Vivemos uma época em que se verificam grandes avanços científicos e técnicos que não são acompanhados pelo progresso social de milhões de seres humanos. Vivemos um tempo de forte ofensiva ideológica que ao serviço dos grandes interesses e dos grandes senhores do mundo tudo faz para naturalizar a exploração e dar suporte às políticas de regressão social com que milhões de homens são confrontados em todo o mundo.

Um tempo de grande pressão social e ideológica que inculca, através de poderosos meios, a perspectiva de um único caminho, de uma única saída para os problemas - a solução que a matriz neoliberal oferece - com o seu reduzido leque de opções e escolhas que, no caso português, dá expressão a um empobrecedor rotativismo de executantes de uma mesma orientação dominante.

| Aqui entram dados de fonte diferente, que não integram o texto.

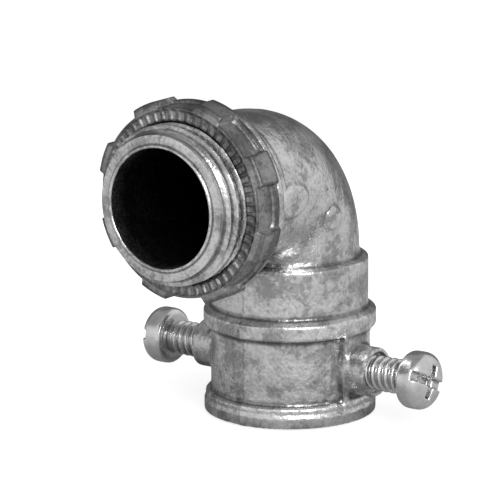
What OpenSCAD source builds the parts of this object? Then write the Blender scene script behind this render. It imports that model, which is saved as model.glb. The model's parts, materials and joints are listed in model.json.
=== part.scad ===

É preciso romper com esta construção circular e redutora da esfera política, tornando visível e afirmando um verdadeiro projecto alternativo - o projecto da CDU - um projecto de esquerda, para retomar o caminho do progresso e do aprofundamento da democracia. Um projecto de participação e de esperança nos trabalhadores e no povo português, na sua capacidade e vontade para ultrapassar a crise em que a direita e as políticas de direita mergulham o país.

A batalha eleitoral de 20 de Fevereiro é uma oportunidade para dar um passo no sentido da valorização do nosso projecto de ruptura com a política de direita.

Portugal não pode prosseguir por mais tempo o já longo caminho de crescente fragilização, subordinação e dependência.

Contamos convosco, com o vosso apoio, o vosso empenhamento e disponibilidade para levar o mais longe possível, a muitos outros homens e mulheres da cultura, a mensagem de esperança na possibilidade da mudança que o país precisa, afirmando os valores da liberdade, da justiça social, da igualdade, da soberania e independência nacionais que moldam o nosso projecto e que assume a democratização da cultura como uma componente essencial do nosso viver individual e colectivo.